MATERIAL PROVIDED >>
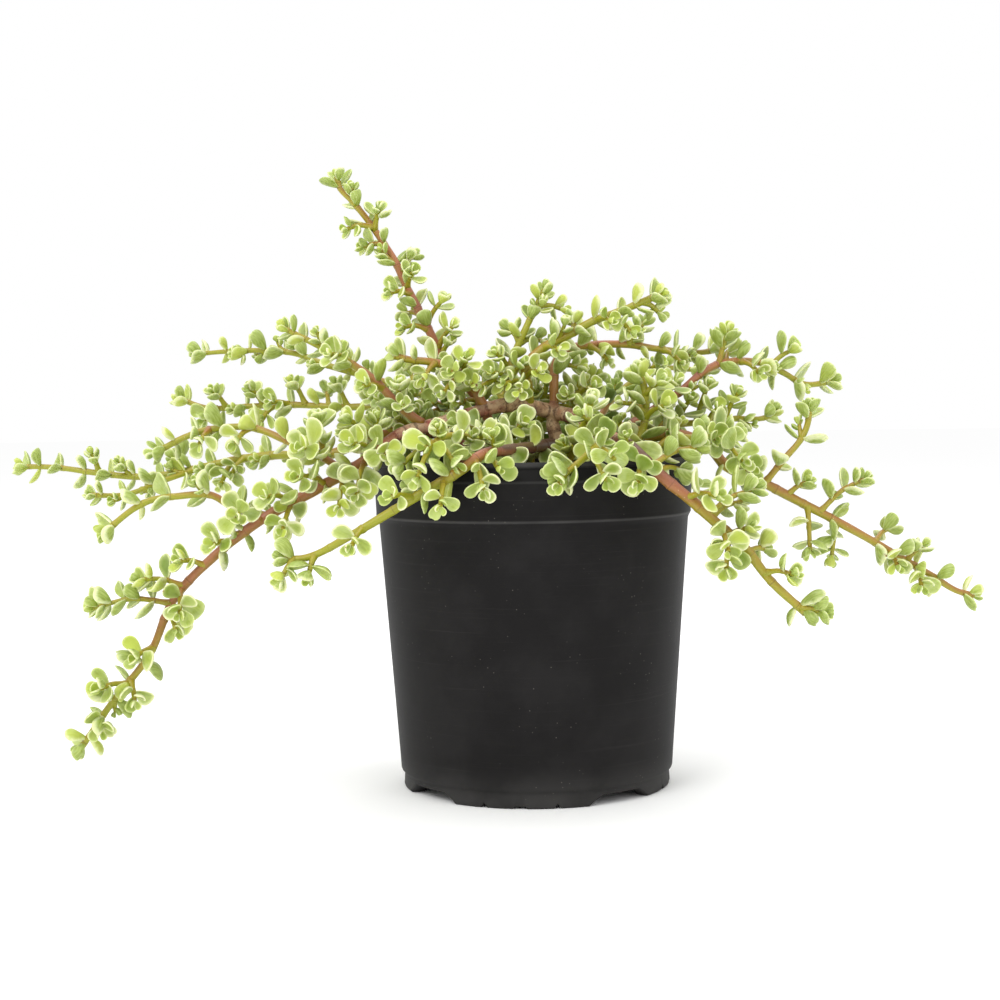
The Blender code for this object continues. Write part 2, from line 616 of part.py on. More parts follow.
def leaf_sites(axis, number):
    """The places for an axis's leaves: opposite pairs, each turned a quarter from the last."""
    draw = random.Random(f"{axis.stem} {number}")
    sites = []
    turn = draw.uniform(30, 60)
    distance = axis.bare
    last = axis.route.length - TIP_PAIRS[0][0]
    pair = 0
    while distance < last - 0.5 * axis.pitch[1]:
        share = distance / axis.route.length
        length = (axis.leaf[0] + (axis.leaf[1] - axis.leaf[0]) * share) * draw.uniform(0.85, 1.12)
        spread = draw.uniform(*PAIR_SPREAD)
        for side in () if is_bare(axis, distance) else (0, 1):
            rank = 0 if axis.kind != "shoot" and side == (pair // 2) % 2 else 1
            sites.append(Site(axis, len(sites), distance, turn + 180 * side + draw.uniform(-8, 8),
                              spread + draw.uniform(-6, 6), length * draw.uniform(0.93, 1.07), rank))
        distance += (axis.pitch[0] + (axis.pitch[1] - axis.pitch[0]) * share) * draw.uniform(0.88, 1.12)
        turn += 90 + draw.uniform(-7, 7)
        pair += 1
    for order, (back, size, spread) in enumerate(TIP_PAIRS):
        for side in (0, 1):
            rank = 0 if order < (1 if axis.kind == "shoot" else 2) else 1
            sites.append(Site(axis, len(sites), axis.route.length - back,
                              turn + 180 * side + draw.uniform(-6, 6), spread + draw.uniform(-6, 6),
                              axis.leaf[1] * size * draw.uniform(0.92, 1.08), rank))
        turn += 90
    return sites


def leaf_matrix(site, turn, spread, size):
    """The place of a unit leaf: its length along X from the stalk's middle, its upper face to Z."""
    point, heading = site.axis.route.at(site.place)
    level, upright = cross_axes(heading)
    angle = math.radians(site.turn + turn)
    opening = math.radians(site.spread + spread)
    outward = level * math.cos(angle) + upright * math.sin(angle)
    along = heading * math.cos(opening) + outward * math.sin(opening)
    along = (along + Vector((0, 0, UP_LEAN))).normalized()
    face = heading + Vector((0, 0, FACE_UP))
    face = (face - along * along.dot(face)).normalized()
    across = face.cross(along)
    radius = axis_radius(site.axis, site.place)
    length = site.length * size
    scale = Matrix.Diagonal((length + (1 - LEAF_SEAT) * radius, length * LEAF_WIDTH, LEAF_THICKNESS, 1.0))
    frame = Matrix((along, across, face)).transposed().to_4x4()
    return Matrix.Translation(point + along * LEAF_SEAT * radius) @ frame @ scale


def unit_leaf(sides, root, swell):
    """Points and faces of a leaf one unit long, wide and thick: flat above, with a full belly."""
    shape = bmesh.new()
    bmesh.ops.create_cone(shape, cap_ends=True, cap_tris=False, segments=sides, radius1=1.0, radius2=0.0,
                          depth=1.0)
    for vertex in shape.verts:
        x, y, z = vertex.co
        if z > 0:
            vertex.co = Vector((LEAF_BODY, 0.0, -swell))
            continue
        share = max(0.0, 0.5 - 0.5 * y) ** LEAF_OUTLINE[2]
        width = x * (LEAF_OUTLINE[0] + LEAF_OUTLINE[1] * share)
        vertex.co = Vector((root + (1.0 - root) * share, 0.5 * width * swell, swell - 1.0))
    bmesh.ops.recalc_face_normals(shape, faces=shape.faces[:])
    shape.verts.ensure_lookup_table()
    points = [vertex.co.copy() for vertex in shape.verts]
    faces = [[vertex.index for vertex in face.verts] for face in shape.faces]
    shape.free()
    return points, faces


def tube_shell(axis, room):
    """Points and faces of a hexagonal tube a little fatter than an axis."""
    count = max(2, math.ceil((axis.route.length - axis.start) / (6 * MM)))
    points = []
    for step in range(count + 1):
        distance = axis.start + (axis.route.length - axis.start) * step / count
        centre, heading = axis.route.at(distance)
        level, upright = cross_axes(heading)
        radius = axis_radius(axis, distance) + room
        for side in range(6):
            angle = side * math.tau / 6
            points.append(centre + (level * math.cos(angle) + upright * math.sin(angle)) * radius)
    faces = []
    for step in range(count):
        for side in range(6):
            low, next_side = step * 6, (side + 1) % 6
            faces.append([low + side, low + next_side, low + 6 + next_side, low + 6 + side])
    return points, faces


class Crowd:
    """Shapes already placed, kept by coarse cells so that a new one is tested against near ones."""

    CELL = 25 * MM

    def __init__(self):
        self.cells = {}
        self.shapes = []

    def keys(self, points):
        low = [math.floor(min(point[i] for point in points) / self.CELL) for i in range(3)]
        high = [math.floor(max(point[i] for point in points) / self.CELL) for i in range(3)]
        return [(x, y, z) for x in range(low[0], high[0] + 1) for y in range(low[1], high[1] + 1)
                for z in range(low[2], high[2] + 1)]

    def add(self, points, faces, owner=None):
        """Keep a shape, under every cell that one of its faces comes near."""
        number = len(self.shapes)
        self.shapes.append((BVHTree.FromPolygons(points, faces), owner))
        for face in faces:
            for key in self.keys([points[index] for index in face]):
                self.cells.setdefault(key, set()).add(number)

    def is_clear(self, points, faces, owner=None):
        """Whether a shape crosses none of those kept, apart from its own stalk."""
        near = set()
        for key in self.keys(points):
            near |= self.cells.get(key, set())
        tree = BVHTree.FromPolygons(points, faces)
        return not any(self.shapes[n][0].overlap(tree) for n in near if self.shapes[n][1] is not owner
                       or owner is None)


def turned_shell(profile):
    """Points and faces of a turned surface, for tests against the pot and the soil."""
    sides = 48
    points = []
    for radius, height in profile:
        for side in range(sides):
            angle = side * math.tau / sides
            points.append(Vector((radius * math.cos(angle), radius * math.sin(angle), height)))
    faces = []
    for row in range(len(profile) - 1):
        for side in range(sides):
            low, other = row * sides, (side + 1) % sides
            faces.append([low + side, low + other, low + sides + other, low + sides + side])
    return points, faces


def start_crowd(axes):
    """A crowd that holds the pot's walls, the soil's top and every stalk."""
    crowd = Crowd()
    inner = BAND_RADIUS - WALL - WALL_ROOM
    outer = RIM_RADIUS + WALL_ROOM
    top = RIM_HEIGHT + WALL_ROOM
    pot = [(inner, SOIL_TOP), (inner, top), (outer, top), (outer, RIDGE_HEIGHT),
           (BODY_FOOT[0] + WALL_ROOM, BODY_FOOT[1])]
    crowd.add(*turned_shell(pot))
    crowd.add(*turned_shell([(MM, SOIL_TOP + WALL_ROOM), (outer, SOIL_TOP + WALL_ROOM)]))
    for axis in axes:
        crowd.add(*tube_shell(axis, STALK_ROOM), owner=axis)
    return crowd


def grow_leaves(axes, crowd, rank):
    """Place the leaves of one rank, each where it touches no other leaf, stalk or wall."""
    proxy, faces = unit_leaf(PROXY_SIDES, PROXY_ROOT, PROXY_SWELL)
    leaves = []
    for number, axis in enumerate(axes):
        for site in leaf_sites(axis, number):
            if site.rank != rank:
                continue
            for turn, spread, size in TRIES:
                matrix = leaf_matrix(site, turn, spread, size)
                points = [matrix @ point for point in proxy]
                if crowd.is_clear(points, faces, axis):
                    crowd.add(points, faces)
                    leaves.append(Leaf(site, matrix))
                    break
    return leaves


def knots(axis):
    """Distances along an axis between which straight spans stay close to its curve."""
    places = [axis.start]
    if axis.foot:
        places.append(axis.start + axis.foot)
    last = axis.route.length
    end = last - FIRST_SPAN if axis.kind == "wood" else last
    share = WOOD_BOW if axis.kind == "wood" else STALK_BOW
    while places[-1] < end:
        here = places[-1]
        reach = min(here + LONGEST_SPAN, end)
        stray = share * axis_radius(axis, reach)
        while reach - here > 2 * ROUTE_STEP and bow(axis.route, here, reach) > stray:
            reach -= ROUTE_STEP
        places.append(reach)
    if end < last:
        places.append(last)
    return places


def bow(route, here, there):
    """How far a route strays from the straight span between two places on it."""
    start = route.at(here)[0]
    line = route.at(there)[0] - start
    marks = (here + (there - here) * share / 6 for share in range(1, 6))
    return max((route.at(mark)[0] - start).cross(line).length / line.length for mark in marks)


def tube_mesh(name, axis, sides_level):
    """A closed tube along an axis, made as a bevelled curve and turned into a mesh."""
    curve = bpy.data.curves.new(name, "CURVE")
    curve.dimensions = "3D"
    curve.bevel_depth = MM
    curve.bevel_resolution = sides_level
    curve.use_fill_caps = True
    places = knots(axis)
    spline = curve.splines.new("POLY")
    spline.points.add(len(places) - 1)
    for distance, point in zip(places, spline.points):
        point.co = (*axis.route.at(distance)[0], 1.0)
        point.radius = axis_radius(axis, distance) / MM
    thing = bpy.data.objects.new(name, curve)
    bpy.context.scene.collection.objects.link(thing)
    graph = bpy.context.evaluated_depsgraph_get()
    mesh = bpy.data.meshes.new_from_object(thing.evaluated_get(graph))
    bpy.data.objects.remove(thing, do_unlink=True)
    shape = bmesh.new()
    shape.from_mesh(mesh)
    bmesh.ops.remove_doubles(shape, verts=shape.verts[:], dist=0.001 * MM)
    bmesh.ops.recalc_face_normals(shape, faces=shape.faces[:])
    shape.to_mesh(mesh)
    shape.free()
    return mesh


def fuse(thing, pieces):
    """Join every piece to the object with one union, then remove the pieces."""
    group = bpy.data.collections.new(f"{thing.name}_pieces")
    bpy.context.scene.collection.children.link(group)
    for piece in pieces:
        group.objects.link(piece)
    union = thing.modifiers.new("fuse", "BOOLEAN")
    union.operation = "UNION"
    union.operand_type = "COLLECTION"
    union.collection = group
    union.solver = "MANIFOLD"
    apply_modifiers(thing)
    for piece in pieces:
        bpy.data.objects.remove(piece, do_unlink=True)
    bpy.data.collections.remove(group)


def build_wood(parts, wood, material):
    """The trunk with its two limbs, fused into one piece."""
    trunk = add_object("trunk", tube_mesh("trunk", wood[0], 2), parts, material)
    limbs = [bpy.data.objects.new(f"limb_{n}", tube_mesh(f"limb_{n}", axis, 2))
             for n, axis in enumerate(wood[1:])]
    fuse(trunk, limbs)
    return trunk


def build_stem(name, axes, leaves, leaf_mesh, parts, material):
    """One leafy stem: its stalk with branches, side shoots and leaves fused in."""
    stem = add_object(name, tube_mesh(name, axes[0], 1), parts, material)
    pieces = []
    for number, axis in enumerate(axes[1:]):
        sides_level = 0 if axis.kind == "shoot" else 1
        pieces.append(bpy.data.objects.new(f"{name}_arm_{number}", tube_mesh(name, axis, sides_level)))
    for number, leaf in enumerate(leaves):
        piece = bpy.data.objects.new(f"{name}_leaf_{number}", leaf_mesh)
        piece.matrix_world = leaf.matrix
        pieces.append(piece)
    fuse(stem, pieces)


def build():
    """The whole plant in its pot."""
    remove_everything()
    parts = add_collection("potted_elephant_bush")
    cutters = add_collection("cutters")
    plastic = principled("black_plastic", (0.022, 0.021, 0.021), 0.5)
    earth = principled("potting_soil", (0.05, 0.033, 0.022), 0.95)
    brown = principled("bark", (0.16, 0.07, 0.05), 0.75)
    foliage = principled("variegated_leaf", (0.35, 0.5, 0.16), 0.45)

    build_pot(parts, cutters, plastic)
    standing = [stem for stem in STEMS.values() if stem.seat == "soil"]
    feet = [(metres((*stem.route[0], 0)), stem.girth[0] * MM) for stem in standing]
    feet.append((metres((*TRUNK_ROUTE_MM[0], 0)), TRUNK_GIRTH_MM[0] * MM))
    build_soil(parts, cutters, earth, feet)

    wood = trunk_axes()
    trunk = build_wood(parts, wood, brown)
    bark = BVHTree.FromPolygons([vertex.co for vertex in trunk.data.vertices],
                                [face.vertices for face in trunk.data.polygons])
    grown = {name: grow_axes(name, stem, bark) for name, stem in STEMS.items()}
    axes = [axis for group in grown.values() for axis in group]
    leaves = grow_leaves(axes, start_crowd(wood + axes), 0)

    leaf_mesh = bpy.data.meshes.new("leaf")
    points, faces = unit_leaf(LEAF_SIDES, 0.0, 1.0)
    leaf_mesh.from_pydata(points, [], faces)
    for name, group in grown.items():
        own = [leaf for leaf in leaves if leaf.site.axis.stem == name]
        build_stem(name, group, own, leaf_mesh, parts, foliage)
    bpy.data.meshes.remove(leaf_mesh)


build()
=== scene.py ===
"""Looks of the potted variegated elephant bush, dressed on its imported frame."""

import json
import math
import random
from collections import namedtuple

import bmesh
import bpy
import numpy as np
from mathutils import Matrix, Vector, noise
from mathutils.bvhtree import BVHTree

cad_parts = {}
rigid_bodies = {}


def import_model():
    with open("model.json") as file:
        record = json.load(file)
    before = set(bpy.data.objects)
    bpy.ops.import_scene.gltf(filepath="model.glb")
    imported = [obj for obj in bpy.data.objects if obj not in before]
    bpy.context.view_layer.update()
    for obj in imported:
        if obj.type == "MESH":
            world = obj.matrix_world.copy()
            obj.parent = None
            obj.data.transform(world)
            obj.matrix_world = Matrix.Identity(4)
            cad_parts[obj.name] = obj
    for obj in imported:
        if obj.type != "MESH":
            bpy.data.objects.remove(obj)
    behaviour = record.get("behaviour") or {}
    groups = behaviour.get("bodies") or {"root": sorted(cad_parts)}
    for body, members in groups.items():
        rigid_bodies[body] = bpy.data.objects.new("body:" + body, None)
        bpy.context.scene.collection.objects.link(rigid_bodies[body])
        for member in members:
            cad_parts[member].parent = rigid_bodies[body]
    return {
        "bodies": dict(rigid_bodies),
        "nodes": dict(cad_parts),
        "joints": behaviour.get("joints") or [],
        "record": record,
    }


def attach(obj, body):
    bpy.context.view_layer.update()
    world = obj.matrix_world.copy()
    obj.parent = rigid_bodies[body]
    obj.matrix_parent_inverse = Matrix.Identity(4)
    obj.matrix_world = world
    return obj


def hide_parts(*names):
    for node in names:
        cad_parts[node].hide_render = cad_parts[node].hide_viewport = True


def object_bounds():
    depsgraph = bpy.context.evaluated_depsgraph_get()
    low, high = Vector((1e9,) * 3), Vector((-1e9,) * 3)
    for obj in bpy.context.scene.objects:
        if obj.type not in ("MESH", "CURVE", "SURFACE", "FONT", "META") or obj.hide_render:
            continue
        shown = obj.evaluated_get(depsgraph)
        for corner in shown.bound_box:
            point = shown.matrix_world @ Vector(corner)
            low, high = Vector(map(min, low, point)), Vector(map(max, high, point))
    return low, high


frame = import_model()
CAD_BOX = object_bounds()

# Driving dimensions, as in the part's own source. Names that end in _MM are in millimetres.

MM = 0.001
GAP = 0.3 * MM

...

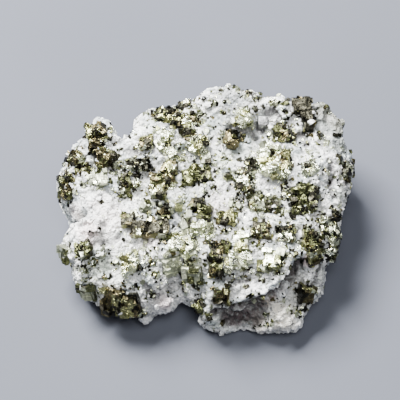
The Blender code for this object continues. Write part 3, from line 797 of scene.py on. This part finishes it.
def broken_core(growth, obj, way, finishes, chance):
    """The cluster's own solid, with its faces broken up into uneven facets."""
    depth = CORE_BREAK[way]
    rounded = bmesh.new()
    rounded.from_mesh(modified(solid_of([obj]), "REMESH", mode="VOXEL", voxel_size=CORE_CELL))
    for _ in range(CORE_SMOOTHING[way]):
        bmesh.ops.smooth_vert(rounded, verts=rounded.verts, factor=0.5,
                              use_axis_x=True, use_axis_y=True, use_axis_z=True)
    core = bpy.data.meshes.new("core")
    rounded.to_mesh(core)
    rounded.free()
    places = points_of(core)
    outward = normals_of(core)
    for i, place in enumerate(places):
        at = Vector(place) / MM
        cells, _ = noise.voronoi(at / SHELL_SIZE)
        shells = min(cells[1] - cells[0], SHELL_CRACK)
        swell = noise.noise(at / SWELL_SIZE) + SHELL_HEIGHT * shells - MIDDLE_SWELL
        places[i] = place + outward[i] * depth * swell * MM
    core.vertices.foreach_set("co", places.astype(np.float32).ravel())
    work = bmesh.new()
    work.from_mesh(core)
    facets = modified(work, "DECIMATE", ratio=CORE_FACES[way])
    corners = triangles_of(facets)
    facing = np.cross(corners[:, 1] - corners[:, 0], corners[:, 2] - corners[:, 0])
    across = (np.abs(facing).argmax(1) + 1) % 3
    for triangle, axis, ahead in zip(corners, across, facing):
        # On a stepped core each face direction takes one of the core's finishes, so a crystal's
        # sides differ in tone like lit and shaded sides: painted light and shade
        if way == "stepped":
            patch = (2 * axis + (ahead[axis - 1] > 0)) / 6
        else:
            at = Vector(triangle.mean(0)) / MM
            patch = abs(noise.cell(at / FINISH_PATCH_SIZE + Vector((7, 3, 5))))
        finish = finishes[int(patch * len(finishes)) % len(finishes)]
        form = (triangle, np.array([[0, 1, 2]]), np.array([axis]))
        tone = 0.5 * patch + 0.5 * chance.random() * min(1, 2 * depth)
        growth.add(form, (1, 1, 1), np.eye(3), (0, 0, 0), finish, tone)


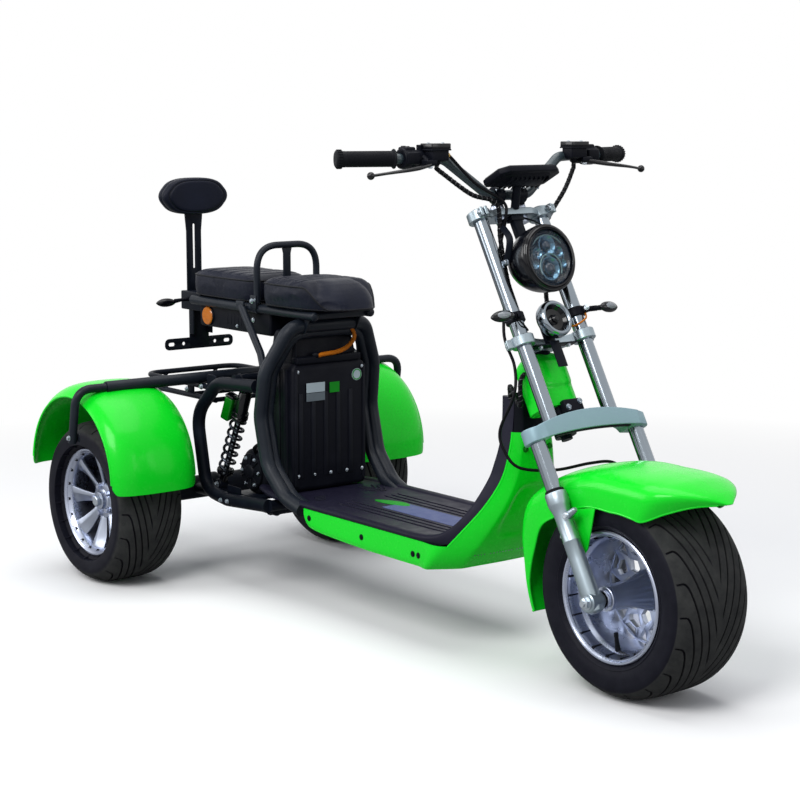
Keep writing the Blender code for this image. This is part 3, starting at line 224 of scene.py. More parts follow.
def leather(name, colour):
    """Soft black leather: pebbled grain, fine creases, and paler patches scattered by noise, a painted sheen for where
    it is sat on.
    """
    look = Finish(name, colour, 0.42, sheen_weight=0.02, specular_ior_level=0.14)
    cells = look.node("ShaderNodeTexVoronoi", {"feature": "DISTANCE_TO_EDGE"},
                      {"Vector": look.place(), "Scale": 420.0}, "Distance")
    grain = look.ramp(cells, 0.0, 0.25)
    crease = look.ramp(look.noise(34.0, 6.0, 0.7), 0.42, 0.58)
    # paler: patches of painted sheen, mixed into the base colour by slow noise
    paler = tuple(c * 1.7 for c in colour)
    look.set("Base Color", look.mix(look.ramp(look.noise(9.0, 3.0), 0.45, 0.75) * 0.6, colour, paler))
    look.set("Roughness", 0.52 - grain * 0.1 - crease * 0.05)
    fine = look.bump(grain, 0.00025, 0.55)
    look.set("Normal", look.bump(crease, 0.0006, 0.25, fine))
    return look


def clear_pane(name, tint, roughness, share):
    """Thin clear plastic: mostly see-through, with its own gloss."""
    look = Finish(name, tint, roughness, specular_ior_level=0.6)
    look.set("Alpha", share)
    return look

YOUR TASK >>
Look through the material above and print exactly the lines from the one containing "The Blender code for this object continues. Write part 2, from" to the one containing "return sites", both included, and nothing more.

WRITTEN ANSWER >>
The Blender code for this object continues. Write part 2, from line 616 of part.py on. More parts follow.
def leaf_sites(axis, number):
    """The places for an axis's leaves: opposite pairs, each turned a quarter from the last."""
    draw = random.Random(f"{axis.stem} {number}")
    sites = []
    turn = draw.uniform(30, 60)
    distance = axis.bare
    last = axis.route.length - TIP_PAIRS[0][0]
    pair = 0
    while distance < last - 0.5 * axis.pitch[1]:
        share = distance / axis.route.length
        length = (axis.leaf[0] + (axis.leaf[1] - axis.leaf[0]) * share) * draw.uniform(0.85, 1.12)
        spread = draw.uniform(*PAIR_SPREAD)
        for side in () if is_bare(axis, distance) else (0, 1):
            rank = 0 if axis.kind != "shoot" and side == (pair // 2) % 2 else 1
            sites.append(Site(axis, len(sites), distance, turn + 180 * side + draw.uniform(-8, 8),
                              spread + draw.uniform(-6, 6), length * draw.uniform(0.93, 1.07), rank))
        distance += (axis.pitch[0] + (axis.pitch[1] - axis.pitch[0]) * share) * draw.uniform(0.88, 1.12)
        turn += 90 + draw.uniform(-7, 7)
        pair += 1
    for order, (back, size, spread) in enumerate(TIP_PAIRS):
        for side in (0, 1):
            rank = 0 if order < (1 if axis.kind == "shoot" else 2) else 1
            sites.append(Site(axis, len(sites), axis.route.length - back,
                              turn + 180 * side + draw.uniform(-6, 6), spread + draw.uniform(-6, 6),
                              axis.leaf[1] * size * draw.uniform(0.92, 1.08), rank))
        turn += 90
    return sites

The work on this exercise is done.